In no way should involvement in the megacommunity be perceived as pro bono work, since megacommunity actions directly affect the success of each member organization. In fact, given the importance of any megacommunity’s central issue, it is likely that a participating organization has already committed time and resources to solving that issue. Megacommunity involvement may simply represent a reorienting of this effort, to better effect.

Four approaches that the authors have found highly effective:

  1. Develop a Meeting schedule. Frequent contact is key to the operation of the megacommunity.
  2. Employ Strategic Simulations. Strategic simulations can be spectacularly effective in uncovering complementing capabilities.
  3. Develop targeted forums. Large, cross-sector meetings and conferences can also be an effective means of relationship-building in the early stages.
  4. Prototype teams. A megacommunity may involve dozens, even hundreds of people working toward a mutual goal. It may be easier to divide them into cross-sector, cross-organization teams where they can identify and focus on nested projects and subtasks. Regard each of these subtasks as an experiment, or if you prefer, a prototype.

Utilize IT systems to foster communication. Consider using a social networking utility to post all sorts of information relevant to the megacommunity’s purpose. Contents could include contact information, dashboard tools, regularly updated progress reports, and strategic plans.

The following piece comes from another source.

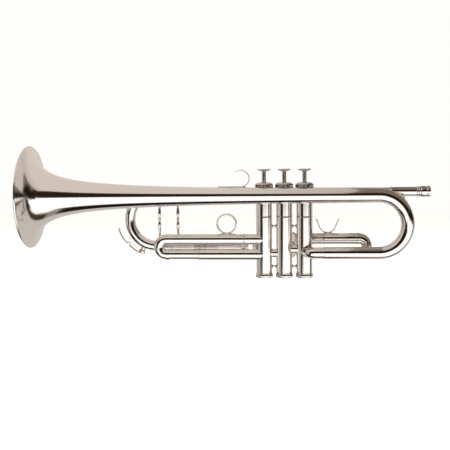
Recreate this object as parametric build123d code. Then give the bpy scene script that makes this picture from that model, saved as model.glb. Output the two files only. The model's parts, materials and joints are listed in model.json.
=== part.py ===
"""Three-valve trumpet, modelled piece by piece in millimetres.

+X is the way the mouthpiece leaves, so the bell opens towards -X. +Z is up, towards the finger buttons,
and the bell side of the valves faces -Y. The pieces are drawn about the plane of the valves, Y = 0, and the
last step moves them all, so that the origin is the centre of the mouthpiece receiver's mouth.
"""
from build123d import *
import os
from math import cos, sin, sqrt, radians

# ---------------------------------------------------------------- driving dimensions
BORE_R = 5.7                      # the bore of every slide tube
TUBE_WALL = 0.4
INNER_R = BORE_R + TUBE_WALL      # outside of an inner slide tube
SLIDE_GAP = 0.04                  # radial running clearance of a slide
SLEEVE_BORE_R = INNER_R + SLIDE_GAP
SLEEVE_R = SLEEVE_BORE_R + 0.41   # outside of an outer slide tube
CROOK_R = 6.3                     # outside of a bent crook
END_RING_R = SLEEVE_R + 0.65      # bead round the open end of a sleeve
END_RING_LENGTH = 1.8

VALVE_SPACING = 24.0
VALVE_X = [-155.7 - VALVE_SPACING * i for i in range(3)]   # first, second and third valve
VALVE_NAMES = ["1", "2", "3"]
VALVE_TRAVEL = 12.2
FIT_GAP = 0.05                    # radial clearance of a piston, a stem or a hinge pin

BELL_Y, BELL_Z = -19.5, -3.0
BELL_RIM_X = -480.5
BELL_RIM_R = 59.7
BELL_JOINT_X = -400.0             # where the flare is brazed to the stem
BELL_FLARE = 8.0                  # length scale of the flare
BELL_POWER = 0.55                 # how fast the flare closes
BELL_TAIL_GAIN = 0.9              # extra radius of the tube where the flare has died out
BELL_WALL = 0.6
RIM_BEAD_R = 1.2
RIM_BEAD_INSET = 0.5              # how far the bead's wire sits inside the rim

BOW_X = -71.0                     # where the bell bow starts and ends
BOW_TOP_R, BOW_LOW_R = 7.7, 6.6   # outside of the tube at the two ends of the bell bow
TAIL_Z = -70.0
TAIL_JOINT_X = -134.0
TAIL_KNUCKLE_R = 9.0

LEAD_Y = 18.0                     # plane of the leadpipe and the main tuning slide
LEAD_THIN_R, LEAD_THICK_R = 5.0, 6.1
LEAD_WALL = 0.45
LEAD_START_X, LEAD_END_X = -28.0, -232.0
LEAD_BAND_X, LEAD_BAND_R = (-240.0, -226.0), SLEEVE_R + 0.6   # the ferrule at the end of the leadpipe
TAIL_BAND = 4.0
RECEIVER_BACK_X = -53.0
MOUTH_X = -5.3                    # the receiver's open end
RECEIVER_R = 5.6
RECEIVER_MOUTH_R = 5.4            # bore at the mouth, over a short straight land
RECEIVER_LAND = 4.0
RECEIVER_THROAT_R = 4.85
REAR_BRACE_X = -37.4
FRONT_BRACE_X, FRONT_BRACE_Z = -233.0, -1.5
STAY_R = 1.7
HOOK_FOOT_X, HOOK_X = -260.0, -232.0   # the hook's foot starts, and its curl is centred
HOOK_R, HOOK_SWEEP = 10.0, 220.0

TUNING_LOW_Z = -65.0
TUNING_BOW_X = -336.4             # centre of the tuning bow
TUNING_FERRULE = (-329.0, -318.0)
TUNING_SLEEVE_END_X = -317.5
TUNING_LOWER_END_X = -228.0       # where the lower sleeve turns towards the third valve
SLEEVE_STAY_X, BOW_STAY_X = -309.7, -332.4

SLIDE_UP_Z, SLIDE_LOW_Z = -55.5, -73.5     # the two legs of each valve slide
SLIDE_MID_Z = (SLIDE_UP_Z + SLIDE_LOW_Z) / 2
SLIDE_BOW_R = (SLIDE_UP_Z - SLIDE_LOW_Z) / 2
THIRD_Y = -3.0
FIRST_Y = 7.0
THIRD_BOW_X = -321.4
FIRST_BOW_X = -90.5
THIRD_MOVING_END_X = -227.0       # open end of the third slide's moving sleeve
THIRD_FIXED_MOUTH_X = -282.5
THIRD_INNER_END_X, THIRD_LEG_END_X = -300.0, -224.0
THIRD_FERRULE_X = -226.6
STOP_ROD_X, STOP_ROD_R = (-290.0, -216.0), 1.0
STOP_NUT_X, STOP_NUT_R = (-288.5, -272.0), 1.75
LOCK_NUT_X, LOCK_NUT_R = (-271.6, -259.0), 1.6
STOP_BLOCK_X = -220.0
EYELET_X, EYELET_R = (-230.0, -227.6), 1.9
FINGER_RING_X, FINGER_RING_R, FINGER_WIRE_R = -248.4, 11.3, 1.1
FIRST_MOVING_MOUTH_X = -133.5
FIRST_UPPER_KNUCKLE_X, FIRST_LOWER_KNUCKLE_X = -134.0, -136.0
FIRST_INNER_END_X, FIRST_LEG_END_X = -100.0, -135.5
FIRST_FIXED_MOUTH_X = -104.0
SADDLE_X = -128.0
SECOND_LEG_START, SECOND_MOUTH, SECOND_REACH = 11.0, 24.0, 28.0   # from the valve's axis
SECOND_TURN = 21.0                # the second slide leaves its valve this far round from +Y
KNUCKLE_R = 14.0                  # bend radius of the slides' elbows at the valves
FIRST_TURN, THIRD_TURN, TAIL_TURN = 40.0, 50.0, 75.0   # how far each elbow bends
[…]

Reporting, in fact, is a key element of monitoring in the megacommunity. The systems could also include shared databases, shared workspaces, and media plans. A good networking tool can provide an accurate picture of how a specific hub is functioning in a megacommunity. New media tools such as websites, wikis, blogs, video blogs, texting, etc. should be utilized.

Some megacommunities have even launched their own magazine.

The bywords of a megacommunity are: communicate, negotiate, act, and learn (then begin the learning cycle again).

Leadership. Each member organization must offer someone who has the authority to commit resources. Leaders can involve the megacommunity in an effort to co-create solutions. To be sure, it takes more skill and time to develop a solution this way; it involves genuine interest in the ideas and approaches that other people have to suggest. It probably involves synthesizing or combining those solutions in novel ways, making the final result more valuable than the sum of the parts. Megacommunity leaders know that pre-set answers are not going to cut it. They are accustomed to thoughtful trial-and-error. And they embrace the pragmatic and new solutions that few others can see.

Bottom line: The authors believe that the concept of megacommunity will have a profound effect on the way we see, and function in, the new world. As part of a megacommunity, all three sectors–government, business and the civil society–are in excellent position to have a real and lasting effect on large and complex problems.